“We hope that what happened in Tunisia could happen in other Arab countries where leaders and kings have rusted on their thrones,” said Abeer Madi al-Halabi, a newscaster on New TV, a Lebanese station that supports leftist causes.

Since their beginning, the protests have been closely followed by Arabic-language networks, as well as social networking sites, like Facebook and Twitter. Hours after Mr. Ben Ali’s departure, messages were posted to Facebook celebrating the fall of one of the Arab world’s heaviest handed dictatorships.

“The most important thing is that we got rid of the dictator, Ben Ali, and his family. Thank God!” said one comment posted on a Facebook group called Tunisia.

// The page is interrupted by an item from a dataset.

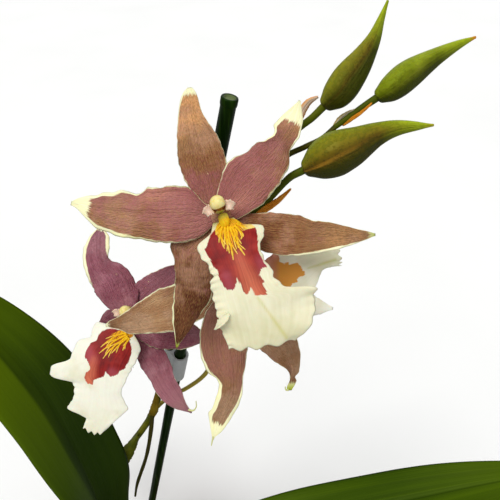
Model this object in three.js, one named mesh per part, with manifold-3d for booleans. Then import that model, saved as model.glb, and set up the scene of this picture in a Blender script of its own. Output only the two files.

The fall of Mr. Ben Ali marks the first time that widespread street demonstrations have overthrown an Arab leader. That it came by way of what was portrayed in the Middle East as a popular uprising, crossing lines of religion and ideology, seemed only to make it more potent as an example.

Smaller protests, many of them over rising prices and economic conditions, have already taken place in countries like Egypt, Algeria and Jordan. Egypt, in particular, seems to bear at least a passing resemblance to Tunisia — a heavy-handed security state with diminishing popular support and growing demands from an educated, frustrated population.

“It’s the creeping realization that more and more people are being marginalized and pauperized and, increasingly, life is more difficult,” said Rami Khouri, director of the Issam Fares Institute for Public Policy and International Affairs at the American University of Beirut. “You need little events that capture the spirit of the time. Tunisia best captures that in the Arab world.”